*Work to complete*. Extract the full set of records that follows, word for word.

*Records for the task*.
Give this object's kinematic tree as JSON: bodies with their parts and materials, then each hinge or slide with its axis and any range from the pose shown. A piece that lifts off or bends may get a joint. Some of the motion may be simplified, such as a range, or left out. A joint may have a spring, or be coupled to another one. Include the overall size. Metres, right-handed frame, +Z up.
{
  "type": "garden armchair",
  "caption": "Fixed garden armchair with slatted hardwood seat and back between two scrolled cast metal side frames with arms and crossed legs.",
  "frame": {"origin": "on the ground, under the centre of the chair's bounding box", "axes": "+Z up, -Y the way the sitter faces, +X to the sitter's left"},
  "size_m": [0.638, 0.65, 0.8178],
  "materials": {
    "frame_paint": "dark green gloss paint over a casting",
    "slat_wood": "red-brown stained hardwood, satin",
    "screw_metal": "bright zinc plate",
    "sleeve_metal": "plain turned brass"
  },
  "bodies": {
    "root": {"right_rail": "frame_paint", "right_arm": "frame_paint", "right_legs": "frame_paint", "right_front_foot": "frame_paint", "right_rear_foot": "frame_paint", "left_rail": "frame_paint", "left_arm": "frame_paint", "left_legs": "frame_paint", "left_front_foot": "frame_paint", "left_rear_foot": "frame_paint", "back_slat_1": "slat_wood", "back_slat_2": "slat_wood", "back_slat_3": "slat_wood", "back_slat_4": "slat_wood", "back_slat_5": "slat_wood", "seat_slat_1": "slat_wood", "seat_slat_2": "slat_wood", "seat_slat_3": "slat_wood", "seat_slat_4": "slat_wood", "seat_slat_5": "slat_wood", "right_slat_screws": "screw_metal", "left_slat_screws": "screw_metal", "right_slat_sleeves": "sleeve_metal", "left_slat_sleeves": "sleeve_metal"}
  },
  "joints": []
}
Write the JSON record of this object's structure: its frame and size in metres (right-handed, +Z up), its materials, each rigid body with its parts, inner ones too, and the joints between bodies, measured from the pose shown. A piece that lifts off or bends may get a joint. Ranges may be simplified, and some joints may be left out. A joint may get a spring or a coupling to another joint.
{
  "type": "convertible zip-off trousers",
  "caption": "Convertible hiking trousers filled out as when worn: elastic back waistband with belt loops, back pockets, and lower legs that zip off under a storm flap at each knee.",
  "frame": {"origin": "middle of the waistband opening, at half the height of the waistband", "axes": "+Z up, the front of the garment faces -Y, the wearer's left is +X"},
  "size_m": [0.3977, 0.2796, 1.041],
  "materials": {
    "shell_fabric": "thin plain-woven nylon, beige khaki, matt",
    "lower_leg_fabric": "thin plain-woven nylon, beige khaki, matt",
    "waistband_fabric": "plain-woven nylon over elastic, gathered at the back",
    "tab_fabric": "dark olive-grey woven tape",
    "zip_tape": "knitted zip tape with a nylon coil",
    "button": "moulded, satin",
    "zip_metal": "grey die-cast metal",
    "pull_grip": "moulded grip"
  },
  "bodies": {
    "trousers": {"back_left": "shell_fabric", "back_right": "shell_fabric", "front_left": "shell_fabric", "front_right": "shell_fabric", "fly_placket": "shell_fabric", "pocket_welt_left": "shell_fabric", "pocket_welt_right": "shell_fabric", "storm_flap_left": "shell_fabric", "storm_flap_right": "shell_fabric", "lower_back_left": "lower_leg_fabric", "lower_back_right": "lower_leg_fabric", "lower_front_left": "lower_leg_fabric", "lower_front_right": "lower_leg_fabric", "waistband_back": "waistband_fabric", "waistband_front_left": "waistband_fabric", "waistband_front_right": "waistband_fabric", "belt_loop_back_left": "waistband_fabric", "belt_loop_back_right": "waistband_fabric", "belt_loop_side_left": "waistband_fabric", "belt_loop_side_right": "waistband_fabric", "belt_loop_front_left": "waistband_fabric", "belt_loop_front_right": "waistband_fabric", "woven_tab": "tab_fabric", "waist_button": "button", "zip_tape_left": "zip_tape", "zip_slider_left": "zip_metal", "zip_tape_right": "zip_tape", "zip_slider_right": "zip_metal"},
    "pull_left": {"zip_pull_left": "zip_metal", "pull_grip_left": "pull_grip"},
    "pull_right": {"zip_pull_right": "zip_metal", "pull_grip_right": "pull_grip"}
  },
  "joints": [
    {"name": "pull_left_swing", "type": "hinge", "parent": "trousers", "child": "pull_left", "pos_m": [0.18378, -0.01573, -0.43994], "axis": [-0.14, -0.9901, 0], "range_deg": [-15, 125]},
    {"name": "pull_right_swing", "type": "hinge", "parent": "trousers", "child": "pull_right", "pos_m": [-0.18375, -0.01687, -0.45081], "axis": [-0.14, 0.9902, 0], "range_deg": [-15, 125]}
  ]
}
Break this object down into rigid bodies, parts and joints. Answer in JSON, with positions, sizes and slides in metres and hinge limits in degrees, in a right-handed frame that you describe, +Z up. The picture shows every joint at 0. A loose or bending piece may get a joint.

*Response*.
Give this object's kinematic tree as JSON: bodies with their parts and materials, then each hinge or slide with its axis and any range from the pose shown. A piece that lifts off or bends may get a joint. Some of the motion may be simplified, such as a range, or left out. A joint may have a spring, or be coupled to another one. Include the overall size. Metres, right-handed frame, +Z up.
{
  "type": "garden armchair",
  "caption": "Fixed garden armchair with slatted hardwood seat and back between two scrolled cast metal side frames with arms and crossed legs.",
  "frame": {"origin": "on the ground, under the centre of the chair's bounding box", "axes": "+Z up, -Y the way the sitter faces, +X to the sitter's left"},
  "size_m": [0.638, 0.65, 0.8178],
  "materials": {
    "frame_paint": "dark green gloss paint over a casting",
    "slat_wood": "red-brown stained hardwood, satin",
    "screw_metal": "bright zinc plate",
    "sleeve_metal": "plain turned brass"
  },
  "bodies": {
    "root": {"right_rail": "frame_paint", "right_arm": "frame_paint", "right_legs": "frame_paint", "right_front_foot": "frame_paint", "right_rear_foot": "frame_paint", "left_rail": "frame_paint", "left_arm": "frame_paint", "left_legs": "frame_paint", "left_front_foot": "frame_paint", "left_rear_foot": "frame_paint", "back_slat_1": "slat_wood", "back_slat_2": "slat_wood", "back_slat_3": "slat_wood", "back_slat_4": "slat_wood", "back_slat_5": "slat_wood", "seat_slat_1": "slat_wood", "seat_slat_2": "slat_wood", "seat_slat_3": "slat_wood", "seat_slat_4": "slat_wood", "seat_slat_5": "slat_wood", "right_slat_screws": "screw_metal", "left_slat_screws": "screw_metal", "right_slat_sleeves": "sleeve_metal", "left_slat_sleeves": "sleeve_metal"}
  },
  "joints": []
}
Write the JSON record of this object's structure: its frame and size in metres (right-handed, +Z up), its materials, each rigid body with its parts, inner ones too, and the joints between bodies, measured from the pose shown. A piece that lifts off or bends may get a joint. Ranges may be simplified, and some joints may be left out. A joint may get a spring or a coupling to another joint.
{
  "type": "convertible zip-off trousers",
  "caption": "Convertible hiking trousers filled out as when worn: elastic back waistband with belt loops, back pockets, and lower legs that zip off under a storm flap at each knee.",
  "frame": {"origin": "middle of the waistband opening, at half the height of the waistband", "axes": "+Z up, the front of the garment faces -Y, the wearer's left is +X"},
  "size_m": [0.3977, 0.2796, 1.041],
  "materials": {
    "shell_fabric": "thin plain-woven nylon, beige khaki, matt",
    "lower_leg_fabric": "thin plain-woven nylon, beige khaki, matt",
    "waistband_fabric": "plain-woven nylon over elastic, gathered at the back",
    "tab_fabric": "dark olive-grey woven tape",
    "zip_tape": "knitted zip tape with a nylon coil",
    "button": "moulded, satin",
    "zip_metal": "grey die-cast metal",
    "pull_grip": "moulded grip"
  },
  "bodies": {
    "trousers": {"back_left": "shell_fabric", "back_right": "shell_fabric", "front_left": "shell_fabric", "front_right": "shell_fabric", "fly_placket": "shell_fabric", "pocket_welt_left": "shell_fabric", "pocket_welt_right": "shell_fabric", "storm_flap_left": "shell_fabric", "storm_flap_right": "shell_fabric", "lower_back_left": "lower_leg_fabric", "lower_back_right": "lower_leg_fabric", "lower_front_left": "lower_leg_fabric", "lower_front_right": "lower_leg_fabric", "waistband_back": "waistband_fabric", "waistband_front_left": "waistband_fabric", "waistband_front_right": "waistband_fabric", "belt_loop_back_left": "waistband_fabric", "belt_loop_back_right": "waistband_fabric", "belt_loop_side_left": "waistband_fabric", "belt_loop_side_right": "waistband_fabric", "belt_loop_front_left": "waistband_fabric", "belt_loop_front_right": "waistband_fabric", "woven_tab": "tab_fabric", "waist_button": "button", "zip_tape_left": "zip_tape", "zip_slider_left": "zip_metal", "zip_tape_right": "zip_tape", "zip_slider_right": "zip_metal"},
    "pull_left": {"zip_pull_left": "zip_metal", "pull_grip_left": "pull_grip"},
    "pull_right": {"zip_pull_right": "zip_metal", "pull_grip_right": "pull_grip"}
  },
  "joints": [
    {"name": "pull_left_swing", "type": "hinge", "parent": "trousers", "child": "pull_left", "pos_m": [0.18378, -0.01573, -0.43994], "axis": [-0.14, -0.9901, 0], "range_deg": [-15, 125]},
    {"name": "pull_right_swing", "type": "hinge", "parent": "trousers", "child": "pull_right", "pos_m": [-0.18375, -0.01687, -0.45081], "axis": [-0.14, 0.9902, 0], "range_deg": [-15, 125]}
  ]
}
Break this object down into rigid bodies, parts and joints. Answer in JSON, with positions, sizes and slides in metres and hinge limits in degrees, in a right-handed frame that you describe, +Z up. The picture shows every joint at 0. A loose or bending piece may get a joint.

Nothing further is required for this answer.